Naomi Klein likened Trump to an infamous lump of London sewer fat, which is a real thing.
Donald Trump Fatberg Naomi Klein
Photo: Getty Images

In a speech in the UK Tuesday, renowned author Naomi Klein called President Trump the "political equivalent" of the massive congealed clot of fat and sanitary products that is clogging up the sewers there.

“You know that horrible thing currently clogging up the London sewers. I believe you call it the fatberg?” she said. “Well Trump, he’s the political equivalent of that.”

Said the famed cultural observer behind the bestselling books "No Logo" and "The Shock Doctrine": “A merger of all that is noxious in the culture, economy and body politic, all kind of glommed together in a self-adhesive mass. And we’re finding it very, very hard to dislodge.

“It gets so grim that we have to laugh. But make no mistake: whether it’s climate change or the nuclear threat, Trump represents a crisis that could echo through geologic time."

Klein was speaking at a Labour party conference in Brighton, England, criticizing conservative prime minister Theresa May and encouraging supporters of the liberal Jeremy Corbyn.

What is the fatberg?

The fatberg is 130-ton clump of non-biodegradable fat, wet wipes, condoms and diapers that was discovered blocking a section of the London sewers earlier this month. Its consistency has been described as rock-hard.
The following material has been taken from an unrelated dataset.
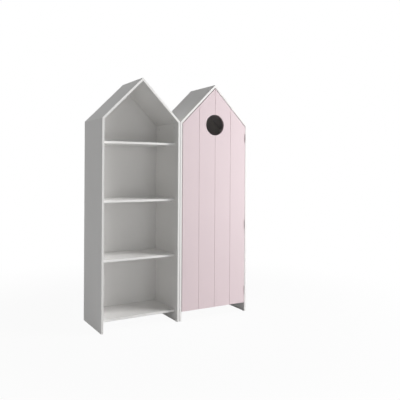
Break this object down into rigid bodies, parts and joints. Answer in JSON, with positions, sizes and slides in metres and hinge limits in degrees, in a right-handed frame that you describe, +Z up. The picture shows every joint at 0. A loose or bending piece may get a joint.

The clump of fat is hot cooking oil poured down drains that solidifies when it hits the cold sewers.

This is not London's first run-in with fatbergs: In 2013, a fatberg the size of a bus was removed from the sewers in Kingston-upon-Thames, London. The year 2014 saw the dislodging of a fatberg the size of a 747 from the drains in Shepherd's Bush, London.

Officials at the Thames Water utility coined the term, and it was added to the Oxford Dictionaries Online in 2015.

And the phenomenon has reached American shores: This month, a fatberg was found to be backing up the sewers of Baltimore, Maryland, causing 1.2 million gallons of sewer waste to pour into Jones Falls, a stream that runs through the city.